What a lash up that is & I have seen nothing like that since living here.
Yes for sure they are not concerned with how it looks visually if it is being rendered, but the construction must always be sound to begin with.


----------



## Lynn R (Feb 21, 2014)

I am no construction expert, but all I can say is that it is a good thing it hadn't been rendered over when you saw it, or you'd never have known what was underneath! I wouldn't touch it with a bargepole.


----------



## jimenato (Nov 21, 2009)

Lots of campo/pueblo houses look like that under the render. It's a worry - or not depending on your attitude.


----------



## baldilocks (Mar 7, 2010)

Looks like (in estate-agent-speak) "ripe for reform!"


----------



## Pazcat (Mar 24, 2010)

Wow! I'd laugh but then again render covers a lot, I'd certainly not like to be on the end of that kind of workmanship.

Makes me think of Wibs' shoddy workmanship thread the other day.
What would you do if you turned up to your builds site to find this?
What can you legally do? 
Pretty sure that is not acceptable.


----------



## davexf (Jan 26, 2009)

Hola

The thing about walls like this is that the render is unlikely to fall off - the rougher the better the render sticks - just saying 

Davexf


----------



## el romeral (May 8, 2012)

Looks like fairly standard Spanish building to me - O'Reilly styleeee.


----------



## Pesky Wesky (May 10, 2009)

To me they look like typical add ons where the space is used for a garage/ storage/animals, but that was never intended as liiving space


----------



## Helenameva (Aug 15, 2014)

Pesky Wesky said:


> To me they look like typical add ons where the space is used for a garage/ storage/animals, but that was never intended as liiving space


That's a good point.

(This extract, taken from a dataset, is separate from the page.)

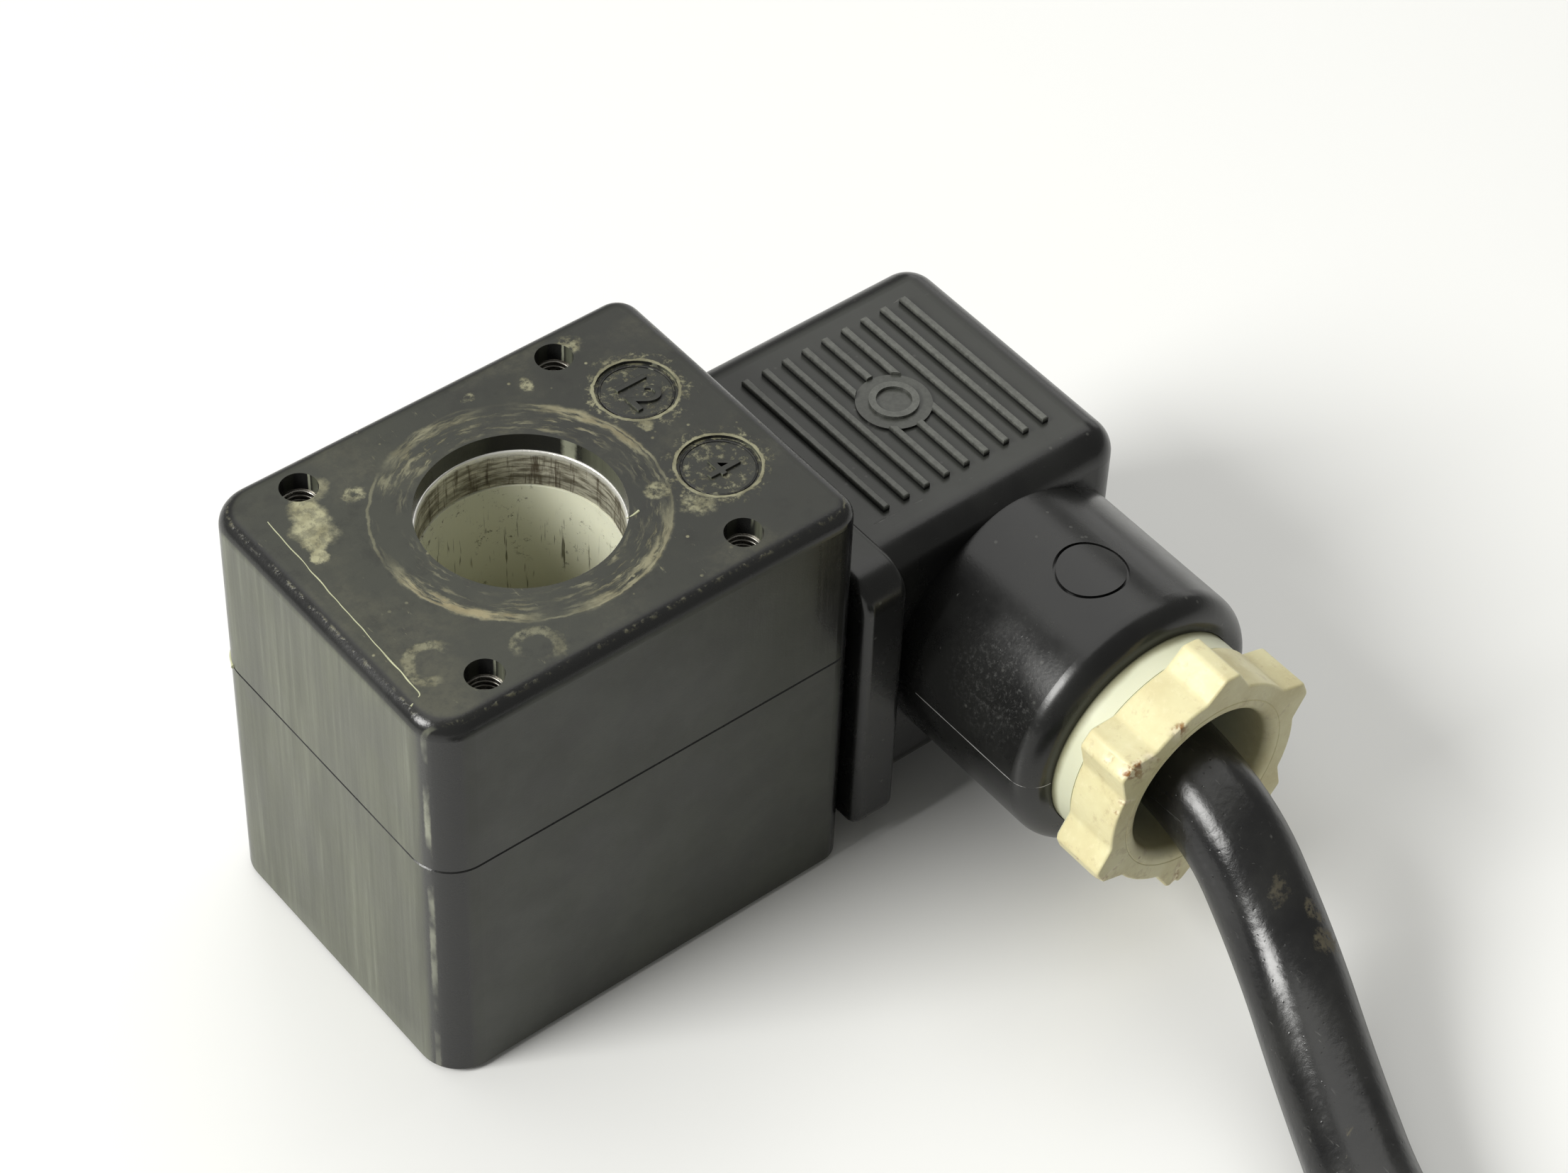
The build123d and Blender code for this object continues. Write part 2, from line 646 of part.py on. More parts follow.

Spaces that were once uninhabitable are now becoming liveable just by adding render and some electrics. It happens a lot in the UK as people want to add value to their houses, and / or make use of valuable space. The coal shed or outside privy becomes part of the kitchen.

The room over our garage here has been converted into a study. It looks nicely done but now you've brought this up I'm not so sure!


----------